Wet Lips’ first show was at the poorly named IDGAFF bar on Hoddle Street in Melbourne, opening for another act. Vocalist and guitarist Grace Kindellan and bassist Jenny Mckechnie were both 19 at the time and describe the show as a train wreck. “We had about two songs, it would be generous to be described as 'ready.' I don't remember exactly how the set went because I drank most of a bottle of tequila that I had snuck into the venue,” says Mckechnie.
From these humble beginnings the band emerged onto the local scene; their sonically charged punk anthems encapsulated the very essence of what it is to be ‘a girl in a band’. Fast forward five years, and we now have their self-titled debut album, due to come out on Friday June 9 and released through their own label, Hysterical Records.
The record was recorded over a weekend last year at Secret Location Studios in Fairfield. “It’s definitely a record of us all being in a room together at what was quite a weird time for us as a band,” says Kindellan. “It's an odd collection of songs that we wrote almost five years ago and ones that we have been playing for about a year.
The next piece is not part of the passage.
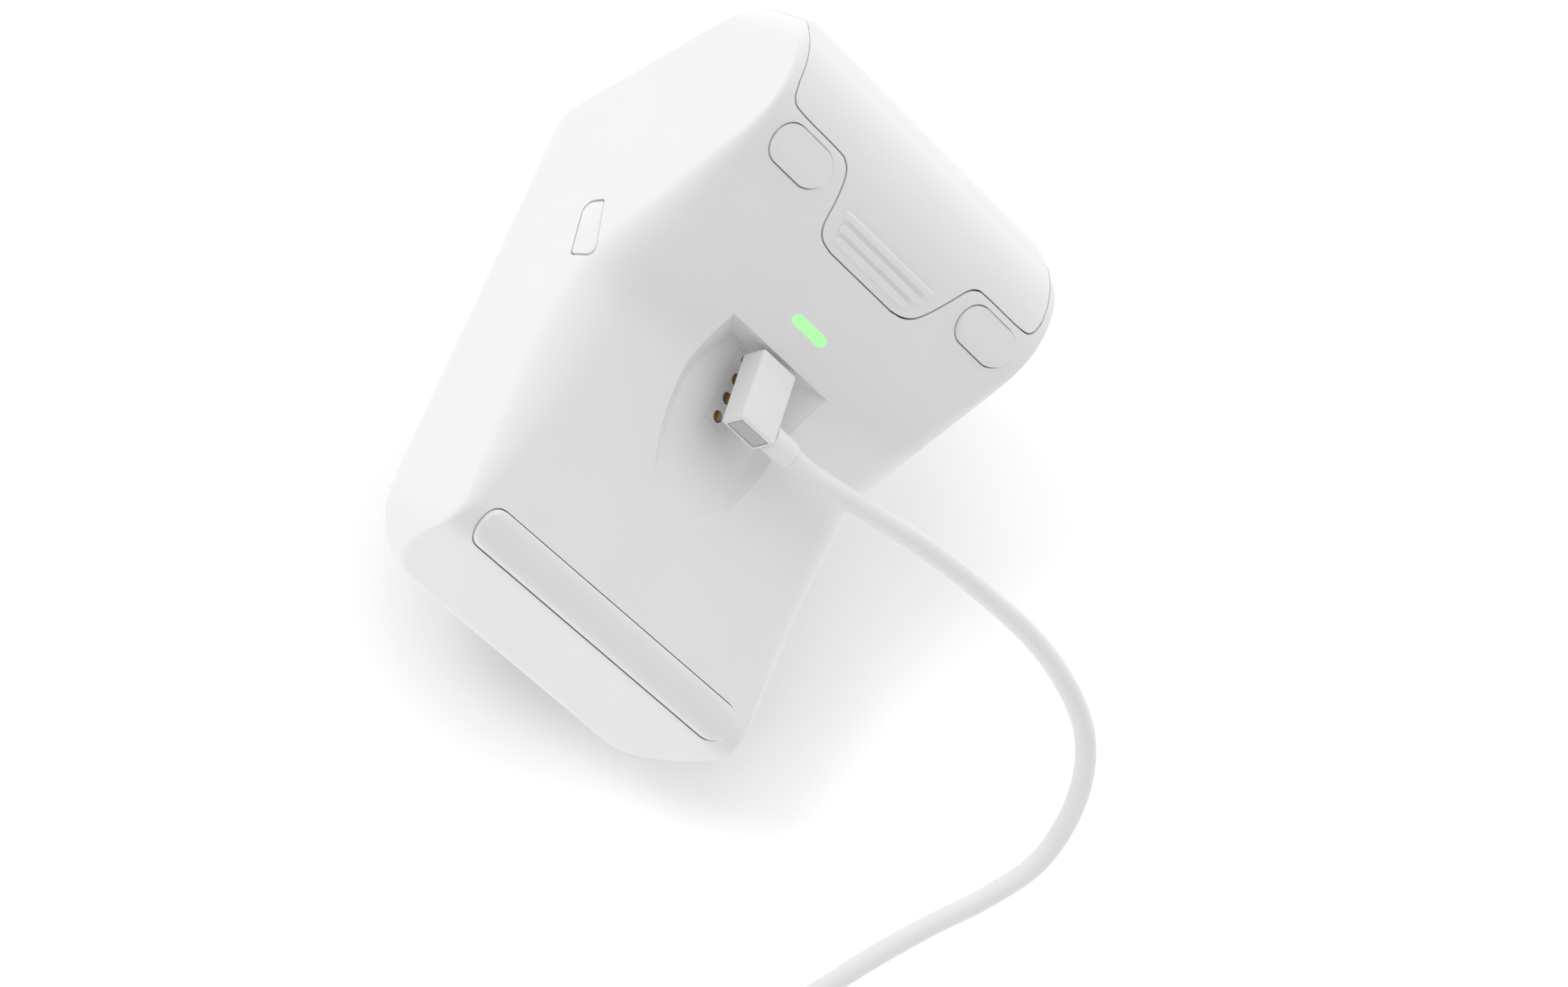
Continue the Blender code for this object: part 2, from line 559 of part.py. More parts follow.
DOOR_HOLLOW = [
    (84 * MM, 11.6 * MM, 1 * MM), (118.6 * MM, 0.4 * MM, 19.4 * MM), (137.6 * MM, 23.4 * MM, 11.6 * MM),
    (96.2 * MM, 62.3 * MM, 3 * MM), (84 * MM, 57.2 * MM, 1 * MM),
]
printer_door = body_form("printer_door", WHITE)
change(printer_door, door_space("door_shape", 0), "INTERSECT")
door_hollow = loft("door_hollow", DOOR_HOLLOW, DOOR_HALF - DOOR_WALL, (0.5 * MM, 7.4 * MM), (0.8 * MM, 0.8 * MM),
                   0.8 * MM, arc_steps=3)
cut(printer_door, door_hollow)
for side, word in ((1, "right"), (-1, "left")):
    cut(printer_door, rod(f"pin_hole_{word}", (side * 39 * MM, *HINGE), 1.3 * MM, 6 * MM, sides=14))
    cut(main_housing, rod(f"pin_seat_{word}", (side * 40.6 * MM, *HINGE), 1.3 * MM, 3.8 * MM, sides=14))
    rod(f"hinge_pin_{word}", (side * 40.1 * MM, *HINGE), 1.0 * MM, 4.2 * MM, STEEL, sides=14)

RIBS = [(13.6 * MM, 108.0 * MM), (12.2 * MM, 105.6 * MM), (10.8 * MM, 103.3 * MM)]
for number, (half, y) in enumerate(RIBS, 1):
    join(printer_door, flat_plate(f"grip_rib_{number}", stadium(half, 0.55 * MM, 4), 2.2 * MM,
                                  location=(0, y, under_rear_z(y) + 0.65 * MM + 0.35 * MM * (number == 1)),
                                  rotation=(-0.28, 0, 0)))

cheek = [(91.0 * MM, 51.0 * MM), (93.2 * MM, 48.4 * MM), (106.5 * MM, 47.6 * MM), (106.5 * MM, 51.2 * MM),
         (98.2 * MM, 58.4 * MM), (94.0 * MM, 56.4 * MM)]
door_frame = box("door_frame", (-34.4 * MM, 34.4 * MM), (103.4 * MM, 106.2 * MM), (47.9 * MM, 50.6 * MM), GREY)
for side, word in ((1, "right"), (-1, "left")):
    join(door_frame, flat_plate(f"frame_cheek_{word}", cheek, 1.6 * MM, location=(side * 33.6 * MM, 0, 0),
                                rotation=SIDEWAYS))
    cut(door_frame, rod(f"shaft_hole_{word}", (side * 33.6 * MM, *PLATEN), 1.8 * MM, 4 * MM, sides=16))
pivot("door_axis", (0, *HINGE), [printer_door, door_frame])
rod("platen_shaft", (-1.4 * MM, *PLATEN), 1.5 * MM, 72 * MM, STEEL, sides=16)
turned("platen_roller", tube_profile(1.8 * MM, PLATEN_RADIUS, 29.5 * MM), (0, *PLATEN), DARK_RUBBER)


def gear_centres():
    """Centres of the train from the motor to the platen; each pair stands its two pitch radii apart."""
    reach = {name: TEETH[name] * MODULE / 2 for name in TEETH}
    motor, platen = Vector(MOTOR), Vector(PLATEN)
    first = motor + (reach["motor_pinion"] + reach["motor_idler_gear"]) * Vector((math.cos(0.35), math.sin(0.35)))
    near = reach["motor_idler_gear"] + reach["platen_idler_gear"]
    far = reach["platen_idler_gear"] + reach["platen_gear"]
    line = platen - first
    along = (near ** 2 - far ** 2 + line.length ** 2) / (2 * line.length)
    across = math.sqrt(near ** 2 - along ** 2)
    unit = line.normalized()
    second = first + unit * along + Vector((-unit.y, unit.x)) * across
    return [("motor_pinion", motor), ("motor_idler_gear", first),
            ("platen_idler_gear", second), ("platen_gear", platen)]


def gear(name, centre, phase, hole):
    """A spur gear whose first tooth points along phase, in the (y, z) plane."""
    teeth = TEETH[name]
    pitch_radius = teeth * MODULE / 2
    pitch = 2 * math.pi / teeth
    outline = []
    for tooth in range(teeth):
        angle = phase + tooth * pitch
        for share, radius in ((-0.2, pitch_radius - 0.6 * MM), (-0.06, pitch_radius + 0.25 * MM),
                              (0.06, pitch_radius + 0.25 * MM), (0.2, pitch_radius - 0.6 * MM)):
            outline.append((radius * math.cos(angle + share * pitch), radius * math.sin(angle + share * pitch)))
    bore = arc((0, 0), hole, 360, 360 / 16, 15) if hole else None
    return flat_plate(name, outline, 2.0 * MM, GREY, (GEAR_X, *centre), SIDEWAYS, hole=bore)


train = gear_centres()
phase = 0.0
for k, (name, centre) in enumerate(train):
    if k:
        before_name, before = train[k - 1]
        line_angle = math.atan2(centre.y - before.y, centre.x - before.x)
        turned_by = (phase - line_angle) * TEETH[before_name] / TEETH[name]
        phase = line_angle + math.pi + math.pi / TEETH[name] - turned_by
    wheel = gear(name, centre, phase, {"motor_pinion": 0, "platen_gear": 1.8}.get(name, 1.5) * MM)
    if name == "motor_pinion":
        join(wheel, rod("pinion_boss", (GEAR_X + 1.4 * MM, *centre), 1.2 * MM, 1.0 * MM, sides=12))
    if "idler" in name:
        rod(name.replace("gear", "pin"), (GEAR_X - 1.2 * MM, *centre), 1.2 * MM, 5.2 * MM, STEEL, sides=14)
rod("feed_motor", (-28 * MM, *MOTOR), 7.0 * MM, 12 * MM, STEEL, sides=24)

box("print_head", (-28 * MM, 28 * MM), (88.4 * MM, 90.0 * MM), (44.5 * MM, 54.5 * MM), BLACK)
printer_frame = box("printer_frame", (-31.2 * MM, 31.2 * MM), (83.0 * MM, 84.2 * MM), (42 * MM, 51.6 * MM), STEEL)
for side, word in ((1, "right"), (-1, "left")):
    xs = sorted((side * 30.2 * MM, side * 31.2 * MM))
    join(printer_frame, box(f"frame_arm_{word}", xs, (83.5 * MM, 92 * MM), (46.6 * MM, 51.6 * MM)))
box("tear_bar", (-29 * MM, 29 * MM), (slope_end + 0.3 * MM, slope_end + 0.6 * MM), (-2.6 * MM, -0.3 * MM), STEEL,
    **top_frame)


def coil_spring(name, centre, radius, length, thickness, turns):
    """A compression spring along y."""
    steps = turns * 8
    points = []
    for k in range(steps + 1):
        angle = 2 * math.pi * k / 8
        points.append((radius * math.cos(angle), length * (k / steps - 0.5), radius * math.sin(angle)))
    wire(name, points, thickness, STEEL, centre)


for side, word in ((1, "right"), (-1, "left")):
    coil_spring(f"head_spring_{word}", (side * 14 * MM, 86.3 * MM, 48.5 * MM), 1.7 * MM, 3.0 * MM, 0.25 * MM, 4)

trough = arc(ROLL, 21.0 * MM, 105, 212, 12) + arc(ROLL, 20.0 * MM, 212, 105, 12)
flat_plate("paper_trough", trough, 61 * MM, GREY, rotation=SIDEWAYS)
turned("paper_roll", tube_profile(6.3 * MM, ROLL_RADIUS, 28.5 * MM), (0, *ROLL), PAPER, steps=36)

# ---- charging plug, cord and the far end's plug ------------------------------------------------------

plug_frame = {"location": PLUG_REST, "tilt": PLUG_TILT}
half_x, half_y, half_z = (size / 2 for size in PLUG)
plug_shell = box("plug_shell", (-half_x, half_x), (-half_y, half_y), (-half_z, half_z), WHITE, **plug_frame,
                 round_edges=0.7 * MM)
cut(plug_shell,
    box("plug_pocket", (-4.2 * MM, 4.2 * MM), (-7.4 * MM, 7.4 * MM), (-0.6 * MM, 5 * MM), **plug_frame),
    box("cap_pocket", (-4.2 * MM, 4.2 * MM), (-12 * MM, -half_y + 0.65 * MM), (-2.1 * MM, 2.1 * MM), **plug_frame))
plug_end_cap = box("plug_end_cap", (-3.9 * MM, 3.9 * MM), (-half_y + 0.1 * MM, -half_y + 0.35 * MM),
                   (-1.8 * MM, 1.8 * MM), GREY, **plug_frame)
plug_magnet = box("plug_magnet", (-3.9 * MM, 3.9 * MM), (-7.1 * MM, 7.1 * MM), (-0.3 * MM, 0.9 * MM), STEEL,
                  **plug_frame)
plug_core = box("plug_core", (-3.9 * MM, 3.9 * MM), (-7.1 * MM, 7.1 * MM), (1.2 * MM, 2.9 * MM), BLACK, **plug_frame)
turn_to_plug = Matrix.Rotation(PLUG_TILT, 4, "X")
for number, y in enumerate(PAD_YS, 1):
    along = (y - (PAD_YS[0] + PAD_YS[3]) / 2) / math.cos(DOCK_TILT) * 0.9 + 0.3 * MM
    place_at = PLUG_REST + turn_to_plug @ Vector((0, along, 2.4 * MM))
    pin = rod(f"pogo_pin_{number}", place_at, 0.7 * MM, 1.7 * MM, axis="Z", sides=12)
    pin.rotation_euler = (PLUG_TILT, 0, 0)
    join(plug_core, pin)

lead_axis = PLUG_REST + turn_to_plug @ Vector((0, LEAD_OFFSET, 0))
pivot("plug_axis", lead_axis, [plug_shell, plug_end_cap, plug_magnet, plug_core])
RELIEF_LENGTH = 6.6 * MM
relief_x = PLUG_REST.x - half_x - GAP - RELIEF_LENGTH / 2
rod("strain_relief", (relief_x, lead_axis.y, lead_axis.z), 2.9 * MM, RELIEF_LENGTH, WHITE, sides=24)
cord_exit = Vector((relief_x - RELIEF_LENGTH / 2 - GAP, lead_axis.y, lead_axis.z))

CORD_ROUTE = [
    cord_exit,
    *(Vector(point) * MM for point in (
        (-18, 65.6, 5.3), (-24, 66.2, 4.4), (-30.5, 67.1, 3.3), (-37.5, 68.2, 2.6), (-51, 70.1, 2.4), (-69.4, 71.5, 2.4),
        (-89, 71.4, 2.4), (-105.6, 67.8, 2.4), (-116.2, 61.4, 2.4), (-122.3, 51, 2.4), (-123.3, 37.6, 2.4),
        (-117.6, 24.4, 2.4), (-109.2, 11.2, 2.4), (-101.8, -2.0, 2.4), (-94.2, -17.3, 2.4))),
]


def smooth_path(route, spacing):
    """Points at about the given spacing along a centripetal curve through the route."""
    path = []
    ends = [route[0] * 2 - route[1]] + route + [route[-1] * 2 - route[-2]]
    for before, start, end, after in zip(ends, ends[1:], ends[2:], ends[3:]):
        steps = max(1, round((end - start).length / spacing))
        for k in range(steps):
            t = k / steps
            path.append(0.5 * (2 * start + (end - before) * t + (2 * before - 5 * start + 4 * end - after) * t ** 2
                               + (3 * start - before - 3 * end + after) * t ** 3))
    return path + [route[-1]]


wire("charge_cord", smooth_path(CORD_ROUTE, 9 * MM), CORD_RADIUS, WHITE, resolution=2)

COIL = Vector((-111.5 * MM, -47.5 * MM, 0))
COIL_RADIUS = 25.3 * MM
TURNS_WIDE, TURNS_HIGH = 3, 2
coil_half = TURNS_WIDE * CORD_RADIUS
coil_top = 2 * TURNS_HIGH * CORD_RADIUS + 0.2 * MM
coil_inner, coil_outer = COIL_RADIUS - coil_half, COIL_RADIUS + coil_half
coil_section = [(coil_outer, coil_top), (coil_outer, 0.1 * MM), (coil_inner, 0.1 * MM), (coil_inner, coil_top)]
turned("cord_coil", coil_section, COIL, WHITE, axis="Z", steps=40)

# The far end lies beside the coil, along the line that leaves its outer turn
leave_angle = math.radians(29.4)
leave_from = COIL + (COIL_RADIUS + 2 * CORD_RADIUS) * Vector((math.cos(leave_angle), math.sin(leave_angle), 0))
leave_along = Vector((math.sin(leave_angle), -math.cos(leave_angle), 0))


def far_end_box(name, start, length, width, height, look, round_edges=0.0):
    piece = box(name, (-width / 2, width / 2), (start, start + length), (-height / 2, height / 2), look,
                leave_from + Vector((0, 0, 4.1 * MM)), 0.0, round_edges)
    piece.rotation_euler = (0, 0, math.atan2(-leave_along.x, leave_along.y))
    return piece


relief_at = leave_from + leave_along * 22.6 * MM + Vector((0, 0, 4.1 * MM))
usb_relief = rod("usb_relief", relief_at, 2.8 * MM, 9 * MM, WHITE, axis="Z", sides=16, tip=3.4 * MM)
usb_relief.rotation_euler = (math.pi / 2, 0, math.atan2(leave_along.x, -leave_along.y))
far_end_box("usb_overmold", 27.5 * MM, 24 * MM, 15 * MM, 7.8 * MM, WHITE, 1.2 * MM)
far_end_box("usb_shell", 51.8 * MM, 12 * MM, 12 * MM, 4.5 * MM, STEEL)
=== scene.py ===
# %% [markdown]
# # A card terminal with a receipt printer, and its magnetic charging cable
#
# The CAD model is the frame of everything here. This script covers it with finer skins of the same form, lays the
# cable's cord, mixes every material from procedural textures, and lights the plastic softly from overhead.

import json
import math

import bmesh
import bpy
from mathutils import Matrix, Vector

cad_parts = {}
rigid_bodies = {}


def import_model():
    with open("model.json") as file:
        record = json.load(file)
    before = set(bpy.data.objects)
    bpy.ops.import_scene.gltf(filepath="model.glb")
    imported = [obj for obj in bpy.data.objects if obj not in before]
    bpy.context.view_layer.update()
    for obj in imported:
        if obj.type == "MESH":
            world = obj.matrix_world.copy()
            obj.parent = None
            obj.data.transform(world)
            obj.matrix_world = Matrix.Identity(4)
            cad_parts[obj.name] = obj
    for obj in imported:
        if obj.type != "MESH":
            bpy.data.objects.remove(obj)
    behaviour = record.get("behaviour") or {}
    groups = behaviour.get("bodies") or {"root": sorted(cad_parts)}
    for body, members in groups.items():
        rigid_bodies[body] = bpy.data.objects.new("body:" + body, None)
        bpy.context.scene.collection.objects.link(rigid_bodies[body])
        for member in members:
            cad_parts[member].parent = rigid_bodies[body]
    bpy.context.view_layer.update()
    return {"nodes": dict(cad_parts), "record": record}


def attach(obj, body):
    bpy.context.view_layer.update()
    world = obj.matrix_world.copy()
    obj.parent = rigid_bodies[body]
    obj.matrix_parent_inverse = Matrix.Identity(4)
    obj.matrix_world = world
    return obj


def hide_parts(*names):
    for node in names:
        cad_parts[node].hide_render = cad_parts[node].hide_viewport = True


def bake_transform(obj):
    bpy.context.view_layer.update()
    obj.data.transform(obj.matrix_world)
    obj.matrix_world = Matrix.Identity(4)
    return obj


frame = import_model()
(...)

The album is self-titled, and in a way it sums up how we have changed as a band over five years.”
While you wouldn’t call it a concept album, it would be rare to find a debut LP with a more structured message coursing through it. “Quite a lot of the album is about being a woman in Australia in the 2010's; being objectified, ignored, slut-shamed, condescended to, sexually harassed and subtly excluded,” says Kindellan. “And it's about being expected to tolerate all of this happily, quietly and politely while looking fantastic and doing a lifetime of extra domestic and emotional labour.”
These themes are all over the tracklisting; Hysteria tackles men’s innate sense to condescend towards women; Shame is about the power people have over you when you’re attracted, digging deeply into how shit that makes you feel and the conditioning that women have to feel shame simply for desiring someone.
“Some are garage songs for the sake of garage songs, like Spacejam and Period,” says Kindellan. “But Period is also about menstruation which is another thing we're meant to be ashamed of and keep quiet about.”
Between the time the album was recorded and released Wet Lips underwent a member change, with drummer Mohini leaving to focus on her other band, HABITS. Consequently they enlisted Georgia Maggie of Girl Crazy to take the reigns.
“I think we've developed a lot as a band,” says Mckechnie. “To begin with we were a pretty sloppy, punk mess. It was fun and loose and falling apart was almost an essential part of the set. The later tracks we wrote with Mo like ‘Can't Take It Anymore’ have a more focussed sound and lyrical content. Now Georgia is in the band our sound is changing again and I think album number two will be totally different.”
“We didn't really start the band to make music, more to take up space,” says Kindellan. “I would say that now we're trying to hold on to the space we have carved out for ourselves and to make space for other artists that need to be heard.”
While Wet Lips are by no means the first ever femme punk band to come out of Melbourne, their take-no-prisoners DIY ethic has seen them both connect with the local community and open doors for other like-minded individuals. The album itself was funded by the band’s own WETFEST, an annual gig that celebrates diversity in all forms, especially in gender and music.
“We had the first one in our backyard to launch our EP,” says Mckechnie. “Since then it has sold out The Tote two years running and is always best day of our lives.”
Wet Lips will be released on Friday June 9 through Hysterical Records and is available to preorder now.